Abdulahi has helped organize a mental health town hall on campus, created mental health days for YCAP students, and was a mentor in a series of UY workshops called #Take5, which offered mental health education and support for middle- and high-school-age youth. 

The UY, Abdulahi says, has fueled the confidence that enables her to be a mental health leader at the University and beyond. 

Many students and alumni of programs delivered through the UY talk about the relationships they’ve developed with other “cause-driven” individuals through the organization. They also suggest those relationships might not have happened in other contexts. Executive Director Collins says the UY spirit attracts students from all over the map—“urban, suburban, rural”—with a vast range of majors and academic interests.

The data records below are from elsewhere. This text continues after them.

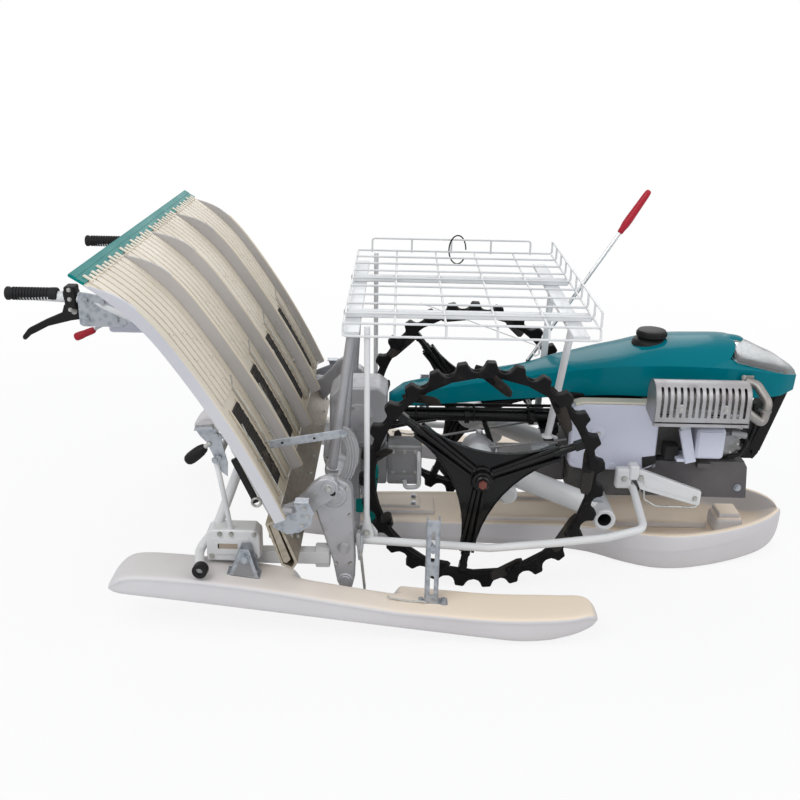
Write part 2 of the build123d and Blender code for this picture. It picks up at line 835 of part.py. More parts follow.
with BuildPart() as rails:
    for y in (near_support_y, far_support_y):
        block((rack_rear_x - 6, y - 10, support_z - 20), (rack_front_x + 6, y + 10, support_z))
    add(rack.part, mode=Mode.SUBTRACT)
finish(rails, "rack_rails")

with BuildPart() as crossbars:
    for x in (rack_rear_x - 4, rack_front_x - 62):
        half = rack_half_width - 20
        block((x, -half, support_z - 32), (x + 42, half, support_z - 20))
finish(crossbars, "rack_crossbars")

post_top = support_z - 32
with BuildPart() as posts:
    for side, sign in SIDES:
        rod((-216, sign * 255, post_top), (-236, sign * 255, 360), 11)
        rod((-212, sign * (side_pipe_y - 39), post_top), (-262, sign * 400, 360), 12)
        rod((-172, sign * side_pipe_y, support_z), (-168, sign * side_pipe_y, 200), 7.5)
    rod((352, near_support_y + 4, post_top), (333, -118, 377), 10)
    rod((352, far_support_y, post_top), (336, 120, 377), 10)
    add(planting_beam.part, mode=Mode.SUBTRACT)
    add(main_frame.part, mode=Mode.SUBTRACT)
    add(side_pipes.part, mode=Mode.SUBTRACT)
    add(crossbars.part, mode=Mode.SUBTRACT)
    add(rack.part, mode=Mode.SUBTRACT)
finish(posts, "rack_posts")

with BuildPart() as shift_lever:
    rod((300, 146, 520), (585, 146, 986), 6)
    rod((541, 146, 914), (616, 146, 1040), 12)
    rod((306, 0, frame_tube_z), (306, 146, frame_tube_z), 9)
    rod((306, 146, frame_tube_z - 8), (300, 146, 522), 7)
    add(main_frame.part, mode=Mode.SUBTRACT)
finish(shift_lever, "shift_lever")
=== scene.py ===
import logging
import math
from dataclasses import dataclass
from enum import Enum
from typing import Iterable, Sequence

import bmesh
import bpy
from mathutils import Matrix, Vector


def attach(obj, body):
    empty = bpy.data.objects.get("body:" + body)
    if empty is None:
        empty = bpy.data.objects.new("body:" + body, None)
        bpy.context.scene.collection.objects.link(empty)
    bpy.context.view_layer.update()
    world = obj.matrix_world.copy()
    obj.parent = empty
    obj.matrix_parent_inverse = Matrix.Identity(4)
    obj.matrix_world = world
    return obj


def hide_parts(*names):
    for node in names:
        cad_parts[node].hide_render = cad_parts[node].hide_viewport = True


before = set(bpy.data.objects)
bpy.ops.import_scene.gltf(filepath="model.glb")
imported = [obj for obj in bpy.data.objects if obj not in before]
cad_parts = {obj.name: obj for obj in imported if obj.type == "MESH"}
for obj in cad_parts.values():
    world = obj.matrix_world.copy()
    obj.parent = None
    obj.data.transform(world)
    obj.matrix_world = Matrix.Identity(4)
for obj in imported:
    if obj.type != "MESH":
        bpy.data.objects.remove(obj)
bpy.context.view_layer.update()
LOG = logging.getLogger("transplanter")
MM = 0.001
SIGNS = (-1, 1)
ROWS = (-1.5, -0.5, 0.5, 1.5)

Colour = tuple[float, float, float]
Flat = tuple[float, float]
Point = Sequence[float]
Socket = bpy.types.NodeSocket


# ---- finishes ----
class NodeSheet:
    """The nodes of one material, with short ways to add and join them."""

    def __init__(self, name: str) -> None:
        """Starts a material that holds one shader.

        Args:
            name: The material's name.
        """
        self.material = bpy.data.materials.new(name)
        self.material.use_nodes = True
        self.tree = self.material.node_tree
        self.shader = self.tree.nodes["Principled BSDF"]
        self.place = self.tree.nodes.new("ShaderNodeTexCoord").outputs["Object"]

    def node(self, kind: str, joined: dict[str | int, Socket], **numbers: float | Point) -> bpy.types.Node:
        """Adds a node.

        Args:
            kind: Its type, without the common first word.
            joined: The socket that feeds each of its inputs.
            numbers: The numbers set on its other inputs.

        Returns:
            The node.
        """
        node = self.tree.nodes.new("ShaderNode" + kind)
        for name, number in numbers.items():
            node.inputs[name.replace("_", " ")].default_value = number
        for name, socket in joined.items():
            self.tree.links.new(socket, node.inputs[name])
        return node

    def noise(self, scale: float, detail: float = 4.0, stretch: Point = (1, 1, 1)) -> Socket:
        """Adds a cloudy pattern from 0 to 1.

        Args:
            scale: Patches to a metre.
            detail: How many finer layers lie over it.
            stretch: The pattern's scale along X, Y and Z.

        Returns:
            The socket that carries the pattern.
        """
        place = self.node("Mapping", {"Vector": self.place}, Scale=tuple(stretch)).outputs["Vector"]
        return self.node("TexNoise", {"Vector": place}, Scale=scale, Detail=detail).outputs["Fac"]

    def cells(self, scale: float) -> Socket:
        """Gives the distance from the middles of rounded cells, so many to a metre."""
        return self.node("TexVoronoi", {"Vector": self.place}, Scale=scale).outputs["Distance"]

    def ramp(
        self, value: Socket, low: float, high: float, start: Colour = (0, 0, 0), end: Colour = (1, 1, 1)
    ) -> Socket:
        """Turns a value into a colour that runs from one to another.

        Args:
            value: The socket with the value.
            low: The value up to which the first colour holds.
            high: The value from which the second colour holds.
            start: The first colour.
            end: The second colour.

        Returns:
            The socket that carries the colour.
        """
        node = self.node("ValToRGB", {"Fac": value})
        stops = node.color_ramp.elements
        stops[0].position, stops[1].position = low, high
        stops[0].color, stops[1].color = (*start, 1.0), (*end, 1.0)
        return node.outputs["Color"]

    def cover(self, share: Socket, colour: Colour) -> None:
        """Lays a colour over the surface's own.

        Args:
            share: How far the colour covers it, from 0 to 1.
            colour: The colour.
        """
        node = self.tree.nodes.new("ShaderNodeMix")
        node.data_type = "RGBA"
        self.tree.links.new(share, node.inputs["Factor"])
        self.tree.links.new(self.shader.inputs["Base Color"].links[0].from_socket, node.inputs[6])
        node.inputs[7].default_value = (*colour, 1.0)
        self.plug("Base Color", node.outputs[2])

    def span(self, value: Socket, low: float, high: float, start: float, end: float) -> Socket:
        """Maps a value from one span to another.

        Args:
            value: The socket with the value.
            low: The lowest value taken.
            high: The highest value taken.
            start: What the lowest becomes.
            end: What the highest becomes.

        Returns:
            The socket that carries the mapped value.
        """
        limits = {"From_Min": low, "From_Max": high, "To_Min": start, "To_Max": end}
        return self.node("MapRange", {"Value": value}, **limits).outputs["Result"]

    def maths(self, operation: str, first: Socket, second: Socket) -> Socket:
        """Joins two values by an operation.

        Args:
            operation: The operation, by Blender's name.
            first: The first value.
            second: The second value.

        Returns:
            The outcome.
        """
        node = self.node("Math", {0: first, 1: second})
        node.operation = operation
        return node.outputs["Value"]

    def axis(self, vector: Socket, name: str) -> Socket:
        """Gives a vector's X, Y or Z."""
        return self.node("SeparateXYZ", {"Vector": vector}).outputs[name]

    def raise_by(self, value: Socket, depth: float) -> None:
        """Raises the surface by a pattern, over what raises it already.

        Args:
            value: The socket with the pattern.
            depth: The height of the full pattern, in metres.
        """
        node = self.node("Bump", {"Height": value}, Strength=0.6, Distance=depth)
        normal = self.shader.inputs["Normal"]
        if normal.is_linked:
            self.tree.links.new(normal.links[0].from_socket, node.inputs["Normal"])
        self.tree.links.new(node.outputs["Normal"], normal)

    def plug(self, name: str, value: Socket | float) -> None:
        """Sets one of the shader's inputs.

        Args:
            name: The input's name.
            value: Its number, or the socket that is joined to it.
        """
        if isinstance(value, Socket):
            self.tree.links.new(value, self.shader.inputs[name])
        else:
            self.shader.inputs[name].default_value = value


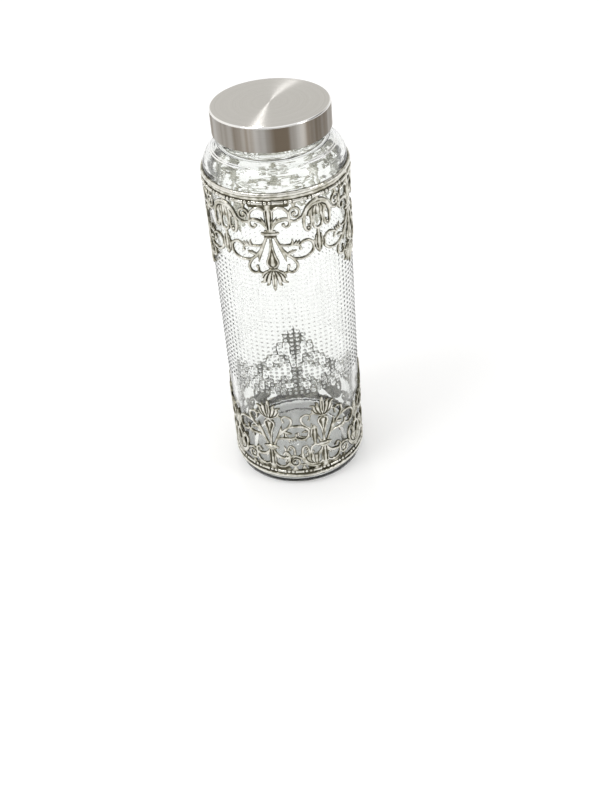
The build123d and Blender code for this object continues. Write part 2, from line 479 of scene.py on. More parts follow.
def studCell():
    # one flat cell of the wall: x round the bottle, y up, z outwards, with a low lens on it
    g = glassForm
    width = fullTurn * g["wallRadius"] / g["studColumns"] / 2
    height = g["studPitch"] / 2
    edge = [(-width, -height), (0, -height), (width, -height), (width, 0), (width, height),
            (0, height), (-width, height), (-width, 0)]
    points, faces = [(x, y, 0) for x, y in edge], []
    angles = [math.atan2(y, x) for x, y in edge]
    for share, rise in g["studProfile"]:
        radius = g["studRadius"] * share
        points += [(radius * math.cos(a), radius * math.sin(a), g["studRise"] * rise)
                   for a in angles]
    points.append((0, 0, g["studRise"]))
    count = len(edge)
    last = len(g["studProfile"]) * count
    for index in range(count):
        after = (index + 1) % count
        for low in range(0, last, count):
            high = low + count
            faces.append((low + index, low + after, high + after, high + index))
        faces.append((last + index, last + after, last + count))
    return [tuple(v * mm for v in p) for p in points], faces


def newTree(name, wholes, numbers):
    # a Geometry Nodes tree with named inputs, by which it is filled and used
    bench = Bench(bpy.data.node_groups.new(name, "GeometryNodeTree"))
    face = bench.tree.interface
    for way in ("INPUT", "OUTPUT"):
        face.new_socket(name="Geometry", in_out=way, socket_type="NodeSocketGeometry")
    bench.keys = {}
    for kind, labels in (("Int", wholes), ("Float", numbers), ("Material", ["finish"])):
        for label in labels:
            made = face.new_socket(name=label, in_out="INPUT", socket_type="NodeSocket" + kind)
            bench.keys[label] = made.identifier
    start = bench.tree.nodes.new("NodeGroupInput")
    return bench, {s.name: Flow(bench, s) for s in start.outputs if s.name}


def endTree(bench, shape, finish):
    done = bench.node("GeometryNodeSetMaterial", Geometry=bench.realized(shape), Material=finish)
    bench.plug(done, bench.tree.nodes.new("NodeGroupOutput").inputs[0])
    return bench


def grown(piece, bench, values, name, thinning=None):
    # runs the tree on the piece and gives its result back as a plain mesh
    if thinning:
        fewer = piece.modifiers.new("fewer", "DECIMATE")
        fewer.ratio = thinning
        fewer.vertex_group = "thinned"
    step = piece.modifiers.new("made", "NODES")
    step.node_group = bench.tree
    for label, value in values.items():
        step[bench.keys[label]] = value
    bpy.context.view_layer.update()
    depsgraph = bpy.context.evaluated_depsgraph_get()
    mesh = bpy.data.meshes.new_from_object(piece.evaluated_get(depsgraph))
    piece.modifiers.remove(step)
    bpy.data.objects.remove(piece)
    mesh.name = name
    return newObject(name, mesh)


def studTree():
    # rows of cells laid on a flat sheet, then rolled round the bottle's axis
    bench, v = newTree("studWall", ["columns", "rows"], ["width", "height", "radius", "foot"])
    row = bench.onPoints(bench.line(v["columns"], bench.combine(v["width"])), v["Geometry"])
    rows = bench.onPoints(bench.line(v["rows"], bench.combine(0.0, v["height"])), row)
    sheet = bench.realized(rows)
    x, y, z = bench.position()
    place = bench.roundAxis(v["radius"] + z, x / v["radius"], v["foot"] + y)
    return endTree(bench, bench.merged(bench.moved(sheet, place), glassForm["studWeld"]),
                   v["finish"])


def glassBottle():
    g = glassForm
    outline, gap = glassOutline()
    push = threadPush(g["neckRadius"], *thread["neck"])
    body = meshPiece("glassBottle", *lathe(outline, g["columns"], push, gap), glass)
    cell = meshPiece("studCell", *studCell(), glass)
    width = fullTurn * g["wallRadius"] / g["studColumns"]
    values = {"columns": g["studColumns"], "rows": g["studRows"], "width": width * mm,
              "height": g["studPitch"] * mm, "radius": g["wallRadius"] * mm,
              "foot": (g["studFoot"] + g["studPitch"] / 2) * mm, "finish": glass}
    studs = grown(cell, studTree(), values, "studWall")
    with bpy.context.temp_override(active_object=body, selected_editable_objects=[body, studs]):
        bpy.ops.object.join()
    outwards(body)
    shaded(body, g["sharpAbove"])
    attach(body, "bottle")
    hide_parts("glass_bottle")
    print("glass made of", len(body.data.polygons), "faces")


capForm = {
    "columns": 160, "radius": 30.75, "sheet": 0.5,
    "base": 211.05, "top": 224.45, "skirt": 6,
    "edge": 1.1, "lip": 0.35, "hem": 0.12, "underEdge": 0.6,  # roundings of the corners
    "topRadii": (0, 6, 12, 20, 27), "underRadii": (14, 0),  # circles that keep the faces small
}

linerForm = {
    "bore": 28.4, "radius": 30.2, "foot": 211.6, "top": 223.9, "ceiling": 222.65,
    "edge": 0.3, "topEdge": 0.5, "ceilingEdge": 0.15,
    "rows": (212.1, 221.0, 0.33), "topRadii": (0, 14), "ceilingRadii": (22, 12, 0),
}

sealForm = {
    "corners": [(23.95, 221.25), (28.35, 221.25), (28.35, 222.65), (23.95, 222.65)],
    "edge": 0.25,
}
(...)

What they share is a desire to serve. 

Full-circle connections
Sonia Paredes [B.S. ’16], echoes that sentiment. “I’ve met so many people from different backgrounds, different majors, people we wouldn’t [otherwise] connect with,” she says. 

Paredes, who managed the UY’s Gear Up program supporting college readiness for middle schoolers, remembers developing a rapport with an aerospace engineering student—who was also deeply engaged in community work through the UY. 

“I was fascinated by his major, his academics,” she says of that connection. “Our [studies] and future plans were very different, but we found ways to connect,” she says. “A lot of us, as people of color on a big campus of a predominantly white institution, don’t think of ourselves as leaders. This is a community of not only students but also staff who really believe in you and your abilities to lead and make a difference.” 

Today, Paredes is a social service caseworker and a new UY board member. Hers is one of countless “full circle” UY stories; many individuals who consider themselves “alumni” of various UY programs return again and again to the organization to serve in various capacities. 

This year, Paredes’s younger brother is connecting with the UY as a first-year student. “He basically grew up as part of [the UY]” through her involvement, Paredes says. “It’s [a] generation of connection.” 

Susan Maas is the copyeditor for Minnesota Alumni and a freelance writer in the Twin Cities.